|ܠܫܢܐ ܟܬ݁ܘܪܝܝܐ Leššānā Kaṯuryāyā|
|Native speakers||8 million (date missing)|
|Writing system||Arakhim Abjad (Aramaic Abjad), Kathuran Abjad (Syriac Abjad)|
|Official language in||Barmenian Apostolic Church, Apostolic Department of Cildania, Aldegarian Apostolic Church|
|Recognised minority language in||Barmenia|
The Kathuran Language (ܠܫܢܐ ܟܬ݁ܘܪܝܝܐ Leššānā Kaṯuryāyā), also known as Church Cildanian, is an ancient Qedarite (Semitic) language, originally spoken in the Barmenian provinces of Arakhim and Kathuristan. In the Middle Ages Kathuran was the official language of the Kingdom of Arakhim, and the language became the vehicle of Qedarite Hosianism and culture, spreading across the continent of Majatra and as far as Aldegar. When Cildania adopted Kathuran-rite Hosianism during the Middle Ages, Kathuran became strongly associated with Cildania, to the point that the language is commonly referred to as "Church Cildanian". Although Kathuran is spoken by a small minority, it remains the liturgical language of several Apostolic Hosian Churches.

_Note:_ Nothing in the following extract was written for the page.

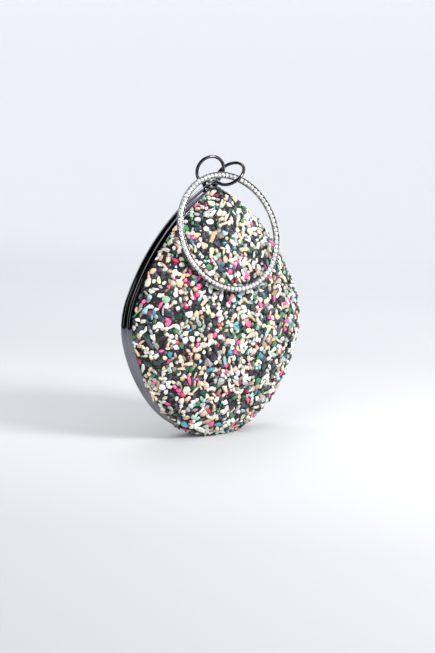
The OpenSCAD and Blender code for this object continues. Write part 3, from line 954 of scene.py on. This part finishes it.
def flag(name, azimuths, elevations, distance, strength):
    """A curved flag or reflector round the bag that only reflections see, between two azimuths and two
    elevations of its middle. It shines white with its strength."""
    az = np.radians(np.linspace(*azimuths, 25))
    low, high = (distance * math.tan(math.radians(e)) for e in elevations)
    ring = np.column_stack([distance * np.sin(az), -distance * np.cos(az)])
    verts = [(x, y + CAMERA_TARGET.y, CAMERA_TARGET.z + h) for h in (low, high) for x, y in ring]
    n = len(az)
    mesh = bpy.data.meshes.new(name)
    mesh.from_pydata(verts, [], [(k, k + 1, n + k + 1, n + k) for k in range(n - 1)])
    mat = bpy.data.materials.new(name)
    mat.use_nodes = True
    tree = mat.node_tree
    tree.nodes.remove(tree.nodes["Principled BSDF"])
    glow = tree.nodes.new("ShaderNodeEmission")
    glow.inputs["Strength"].default_value = strength
    tree.links.new(glow.outputs[0], tree.nodes["Material Output"].inputs["Surface"])
    mesh.materials.append(mat)
    obj = new_object(name, mesh)
    obj.visible_camera = False
    obj.visible_diffuse = False
    obj.visible_shadow = False
    obj.visible_transmission = False


def soft_light(name, azimuth, elevation, distance, size, power):
    """A square softbox that faces the middle of the bag."""
    data = bpy.data.lights.new(name, "AREA")
    data.shape = "SQUARE"
    data.size = size
    data.energy = power
    away = bearing(azimuth, elevation)
    obj = new_object(name, data)
    obj.location = CAMERA_TARGET + away * distance
    obj.rotation_euler = away.to_track_quat("Z", "Y").to_euler()


studio_floor()
world = bpy.data.worlds.new("studio")
world.use_nodes = True
world.node_tree.nodes["Background"].inputs["Color"].default_value = srgb(246, 247, 250)
world.node_tree.nodes["Background"].inputs["Strength"].default_value = SKY_STRENGTH
bpy.context.scene.world = world
soft_light("key_light", 14, 30, 1.3, 0.45, 18)
soft_light("fill_light", -70, 30, 1.6, 0.9, 7.5)
soft_light("back_light", 150, 60, 1.6, 0.8, 6)
flag("dark_flag", (-152, -18), (-14, 76), 0.75, 0.0)
flag("light_strip", (-101, -97), (-4, 40), 0.7, 2.0)

bpy.context.scene.view_settings.view_transform = "Standard"
bpy.context.scene.view_settings.look = "None"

During antiquity, Kathuran was written in the Arakhim (Aramaic) Abjad, derived from the Qedarite Abjad (Phoenician script). The square version of the Arakhim Abjad is currently the official script for writing the Yeudish language (Hebrew) and the Cildanian language (Phoenician), where it is known as the Yeudish script and the Cildanian script, respectively. Around the 1st century CE, a cursive version of the Arakhim script slowly emerged, giving birth to the Kathuran (Syriac) Abjad, currently used to write Classical Kathuran, also known as Church Cildanian. The Majatran (Arabic) script was born from the Kathuran script.
Kathuran is Aramaic; Ancient Kathuran is Imperial Aramaic, Classical Kathuran/Church Cildanian is Classical Syriac; Modern Kathuran is Neo-Aramaic.